My first thoughts on the Johnson blog is that I like how honest and straightforward the language is and facing common misconceptions like the idea that the online resources will save money on print. Its really a trade off and requires a good amount of thought in terms of what and how money is being invested. So the idea that you can cut one and that won’t be a loss to the library is a really key idea since its about how every resource in the library helps. The third blog post seems to say quite clearly pick your hill and defend it with all your passion and reminds me of how passionate and dedicated Carl Harvey was in terms of talking about collaboration and flexible scheduling and now that’s the norm in his school. Then the fourth post clicks into our library defense papers and just how key it is to be able to show the impact of cuts in an incredibly specific way, because that’s going to resonate the most with administrators. I like how the fifth then builds in terms of saying if you start with a strong budget then everything is going to be easier since your goals and options are right there. The sixth post seems quite connected to just how much a school librarian needs to know everything about how the school works so that they can know best how to get and use resources from as many places as possible. Then the last half comes across as the tools to really get things done which are powerful, I like seeing those examples because I know that having a template and program to help me know what to do would keep me doing it. Also a lot of budgeting and management really comes back to keeping connected and truly understanding how your school and library works on every level.

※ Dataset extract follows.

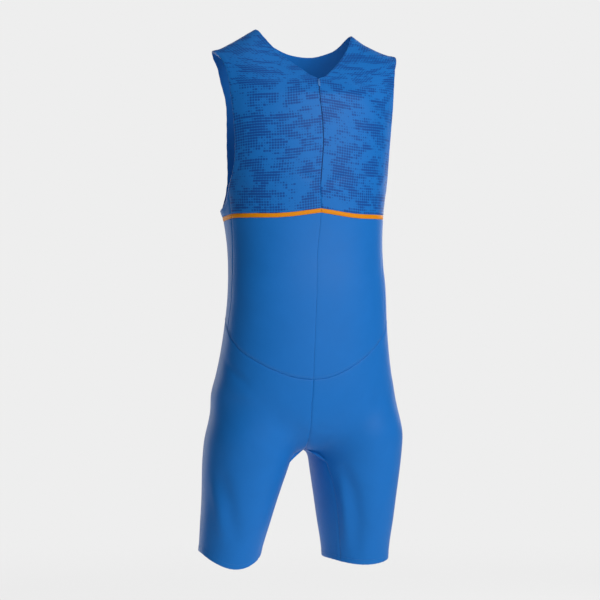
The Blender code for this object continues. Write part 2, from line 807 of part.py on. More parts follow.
def leg_axis(side, z):
    """A line inside the leg and the hip above it, from which the leg is laid out."""
    x, y = leg_centre(side, z)
    high = smooth_step((z - AXIS_TURN["from"]) / AXIS_TURN["over"])
    x = x * (1 - high) + side * AXIS_TURN["out"] * high
    y = y * (1 - high) + read(TORSO, "centre", z) * high
    lift = AXIS_LIFT["by"] * np.exp(-(((z - AXIS_LIFT["height"]) / AXIS_LIFT["reach"]) ** 2))
    return points_of([x, y, z + lift])


def round_leg(p, side):
    """The angle of points round a leg: 0 in front, 90 outside, 180 behind."""
    axis = leg_axis(side, p[..., 2])
    off = p - axis
    return np.degrees(np.arctan2(side * off[..., 0], -off[..., 1]))


def by_angle(side, angle, height):
    """Points of the form at angles round a leg and the hip above it."""
    axis = leg_axis(side, height)
    turn = np.radians(angle)
    across = side * np.sin(turn) * RAY_SHAPE["across"]
    along = -np.cos(turn) * RAY_SHAPE["along"]
    return on_form(axis, axis + points_of([across, along, height - axis[..., 2]]), LEG_REACH)


def inseam(side, meeting):
    """Points down a leg's inseam, from the crotch to the hem."""
    foot = hem_height(side, -INSEAM["inward"][0])
    heights = np.linspace(CROTCH_HEIGHT, foot, INSEAM_POINTS)[INSEAM_SKIPPED:]
    line = by_angle(side, -read(INSEAM, "inward", heights), heights)
    return spread_evenly(np.concatenate([meeting[None], line]), INSEAM_ROWS)


def hem_height(side, angle):
    """The height of the hem at an angle round the leg."""
    hem = HEMS[side]
    ahead, out = np.cos(np.radians(angle)), np.sin(np.radians(angle))
    front_back = np.where(ahead > 0, hem["front"], hem["back"])
    out_in = np.where(out > 0, hem["outer"], hem["inner"])
    return front_back * ahead**2 + out_in * out**2


def blend_edges(top, foot, first, last, u, v, fade):
    """One value over a grid, from its values along the four edges.

    What the two side edges ask for fades out away from them, faster with a higher fade.
    """
    rows = (1 - v) * top[None] + v * foot[None]
    from_first = (1 - u) ** fade * (first[:, None] - rows[:, :1])
    return rows + from_first + u**fade * (last[:, None] - rows[:, -1:])


def leg(side):
    """One leg from the waist seam to the hem, opened along its inseam."""
    waist = join(waist_line(FRONT_ANGLES, side), waist_line(BACK_ANGLES, side))
    front, back = rise_edge(True), rise_edge(False)
    down = inseam(side, front[-1])
    start, end = join(front, down), join(back, down)
    columns, rows = len(waist), len(start)
    u, v = np.linspace(0, 1, columns)[None], np.linspace(0, 1, rows)[:, None]
    first = round_leg(start, side)
    last = round_leg(end, side)
    last = np.where(last < LAST_FROM, last + 360, last)
    across = round_leg(waist, side)
    across = np.where(across < WAIST_FROM, across + 360, across)
    across[0], across[-1] = first[0], last[0]
    foot = np.linspace(first[-1], last[-1], columns)
    angle = blend_edges(across, foot, first, last, u, v, 1)
    foot_height = hem_height(side, foot)
    height = blend_edges(waist[:, 2], foot_height, start[:, 2], end[:, 2], u, v, 3)
    grid = np.empty((rows, columns, 3))
    grid[:] = by_angle(side, angle, height)
    grid[0], grid[:, 0], grid[:, -1] = waist, start, end
    gap = np.where(np.arange(rows) == RISE_ROWS, CROTCH_GAP, HALF_SEAM)
    return draw_in(grid, bottom=HALF_SEAM, start=gap, end=gap)


# ---- zip ----


def tape():
    """Two grids of points: the tapes' closed length, and their parted top ends."""
    heights = np.concatenate([[ZIP_FOOT - TAPE_BELOW], ZIP_HEIGHTS])
    heights[-1] -= TAPE_TOP
    middle = at_angle(0, heights)
    across = np.array(TAPE_COLUMNS)[None] + middle[:, :1]
    grid = at_front(across, np.broadcast_to(middle[:, 2:], across.shape))
    grid -= form_normal(grid) * (TAPE_BEHIND + TAPE_THICKNESS)
    closed = grid[:-TAPE_NOTCH_ROWS]
    parted = grid[-TAPE_NOTCH_ROWS - 1 :]
    half = len(TAPE_COLUMNS) // 2
    return [closed, parted[:, :half], parted[:, half:]]


def slider_place():
    """The frame of the slider, as a matrix: across, down the zip, out from the body."""
    top = ZIP_TOP - SLIDER_BELOW
    ends = at_angle(0, np.array([top, top - SLIDER_LENGTH]))
    down = unit(ends[1] - ends[0])
    out = unit(form_normal(ends).sum(0))
    out = unit(out - down * (out * down).sum())
    place = np.eye(4)
    place[:3, :3] = np.stack([np.cross(down, out), down, out], axis=1)
    place[:3, 3] = ends[0]
    return Matrix(place.tolist())


def block(name, box, rounded=0.0):
    """A box in the slider's frame, from its named sizes, with rounded edges."""
    size = box["across"], box["to"] - box["from"], box["outer"] - box["inner"]
    shape = bmesh.new()
    bmesh.ops.create_cube(shape, size=1)
    bmesh.ops.scale(shape, vec=size, verts=shape.verts)
    middle = Vector((0, (box["to"] + box["from"]) / 2, (box["outer"] + box["inner"]) / 2))
    bmesh.ops.translate(shape, vec=middle, verts=shape.verts)
    if rounded:
        bmesh.ops.bevel(
            shape, geom=shape.edges, offset=rounded, segments=2, affect="EDGES", profile=0.5
        )
    mesh = bpy.data.meshes.new(name)
    shape.to_mesh(mesh)
    shape.free()
    return new_object(name, mesh)


def combine(thing, other, operation):
    """Joins or cuts one object with another, which is then removed."""
    step = thing.modifiers.new(operation.lower(), "BOOLEAN")
    step.operation = operation
    step.solver = "EXACT"
    step.object = other
    seen = thing.evaluated_get(bpy.context.evaluated_depsgraph_get())
    result = bpy.data.meshes.new_from_object(seen)
    thing.modifiers.clear()
    thing.data = result
    bpy.data.objects.remove(other, do_unlink=True)


def place_in_world(thing, frame, origin, look):
    """Puts a piece made in the slider's frame in its place, with its origin on a point."""
    thing.data.transform(Matrix.Translation(-Vector(origin)))
    thing.data.transform(Matrix.Scale(MM, 4))
    turned = frame.to_3x3().to_4x4()
    thing.matrix_world = Matrix.Translation((frame @ Vector(origin)) * MM) @ turned
    thing.data.materials.clear()
    thing.data.materials.append(look)


def slider(frame, look):
    """The slider: its body inside, its neck through the slot and its bridge outside."""
    made = block("zip_slider", BODY, BODY_ROUNDING)
    combine(made, block("neck", NECK), "UNION")
    combine(made, block("plate", PLATE), "UNION")
    combine(made, block("bridge", BRIDGE, BRIDGE_ROUNDING), "UNION")
    combine(made, block("eye", EYE), "DIFFERENCE")
    place_in_world(made, frame, (0, 0, 0), look)


def pull(frame, look):
    """The pull: a pin under the bridge, a loop round it and a tab, made on its hinge line."""
    loop = {"across": PULL_WIDTH, "from": 0, "to": LOOP_REACH + LOOP_OVERLAP}
    loop.update(inner=-PIN_RADIUS, outer=PIN_RADIUS)
    tab = {"across": PULL_WIDTH, "from": LOOP_REACH, "to": TAB_REACH}
    tab.update(inner=TAB_INNER, outer=TAB_OUTER)
    hole = {"across": PULL_LOOP, "from": PIN_RADIUS, "to": LOOP_REACH}
    hole.update(inner=-HOLE_HALF_DEPTH, outer=HOLE_HALF_DEPTH)
    made = block("zip_pull", tab, TAB_ROUNDING)
    combine(made, block("loop", loop), "UNION")
    combine(made, block("hole", hole), "DIFFERENCE")
    bpy.ops.mesh.primitive_cylinder_add(vertices=16, radius=PIN_RADIUS, depth=PULL_WIDTH)
    pin = bpy.context.object
    pin.data.transform(Matrix.Rotation(math.pi / 2, 4, "Y"))
    combine(made, pin, "UNION")
    made.data.transform(Matrix.Translation((0, AXIS_DOWN, AXIS_OUT)))
    place_in_world(made, frame, (0, AXIS_DOWN, AXIS_OUT), look)


# ---- build ----


def clear_scene():
    """Removes what the scene holds and makes the part's own collection."""
    for thing in list(bpy.data.objects):
        bpy.data.objects.remove(thing, do_unlink=True)
    home = bpy.data.collections.new(COLLECTION)
    bpy.context.scene.collection.children.link(home)


def main():
    """Makes every sub-part."""
    clear_scene()
    plain = material("blue_knit", BLUE, roughness=0.6)
    printed = material("blue_printed_knit", PRINTED_BLUE, roughness=0.6)
    orange = material("orange_knit", ORANGE, roughness=0.6)
    tape_look = material("blue_zip_tape", TAPE_BLUE, roughness=0.7)
    metal = material("blue_lacquered_metal", METAL_BLUE, roughness=0.35, metallic=0.3)
    for side, name in ((RIGHT, "right"), (LEFT, "left")):
        cloth(f"chest_{name}", [chest(side)], printed, BODY_MIDDLE)
        cloth(f"band_{name}", [band_front(side)], orange, BODY_MIDDLE)
        cloth(f"midriff_{name}", [midriff(side)], plain, BODY_MIDDLE)
        out, ahead, height = LEG_MIDDLE
        cloth(f"leg_{name}", [leg(side)], plain, (side * out, ahead, height))
    cloth("back_upper", back_upper(), plain, BODY_MIDDLE)
    cloth("band_back", [band_back()], orange, BODY_MIDDLE)
    cloth("back_lower", [back_lower()], plain, BODY_MIDDLE)
    cloth("zip_tape", tape(), tape_look, BODY_MIDDLE, TAPE_THICKNESS)
    frame = slider_place()
    slider(frame, metal)
    pull(frame, metal)


main()
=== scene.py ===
"""The looks of a sleeveless athletics bodysuit with knee-length legs, worn by nobody.

Every cut piece of cloth is a thin shell laid on the same hollow body form as its
solid, with its seams sunk, its edges turned and its creases placed. Lengths
are in millimetres and angles in degrees until a mesh is made, in metres. +Z is up,
the front faces -Y and the wearer's left is +X.
"""

import logging
import math
from dataclasses import dataclass
from enum import Enum
from typing import Sequence

import bmesh
import bpy
import numpy as np
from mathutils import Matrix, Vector


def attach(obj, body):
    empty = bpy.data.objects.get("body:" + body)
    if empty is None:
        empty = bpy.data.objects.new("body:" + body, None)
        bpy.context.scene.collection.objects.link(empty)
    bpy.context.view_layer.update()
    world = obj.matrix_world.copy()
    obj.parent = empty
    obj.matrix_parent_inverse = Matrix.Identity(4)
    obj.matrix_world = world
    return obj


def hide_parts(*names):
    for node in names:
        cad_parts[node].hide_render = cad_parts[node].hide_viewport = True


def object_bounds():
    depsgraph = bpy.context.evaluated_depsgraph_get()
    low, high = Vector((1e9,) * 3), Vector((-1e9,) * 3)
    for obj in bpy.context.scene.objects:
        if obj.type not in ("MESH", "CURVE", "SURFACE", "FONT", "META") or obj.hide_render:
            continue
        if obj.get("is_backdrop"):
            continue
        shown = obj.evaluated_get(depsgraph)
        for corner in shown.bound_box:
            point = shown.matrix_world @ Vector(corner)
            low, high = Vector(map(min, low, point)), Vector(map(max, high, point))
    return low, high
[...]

Dickinson appears to be echoing what Johnson’s saying just structuring things in a different way by presenting this idea of the budget cycle: knowledge, planning and implementation. Then following up with all the whys of how critical a budget is and especially how if you neglect it, how harder it is to build things up from scratch. Again there’s the focus on specificity and being able to show what you’re doing with what money you have.
The article on writing and winning grants then works as a logical next step of saying if you know what you want, go ask for it and keep it simple and effective and keep looking and pushing.
Empowering Learners seems to again be repeating all these same messages of stay connected, know what you need and how to get it and don’t be afraid to push.
Woolls then breaks down all the little details of how schools really work and goes into how to make all these things happen. So if you plan your budget thoughtfully and are specific then this is the best way to make it happen in reality.
In terms of Personnel issues, I found it quite striking how important the idea of certified and licensed staff members is to the AASL and would be curious to know exactly what that means and if that’s hard to reach in libraries. Woolls does a good job of talking about how many school librarians might not at first come in expecting to be a manager of personnel but should know how to be one and that the most important part is communication. Since communication builds the foundation for trust and shared expectations which will help the library function well whether the personnel are volunteers or paraprofessionals. Then she extends that out to everyone who spends any time or is affected by the library which I think is a good way to show just how key it is to have clear lines of communication and expectations for everyone in the library.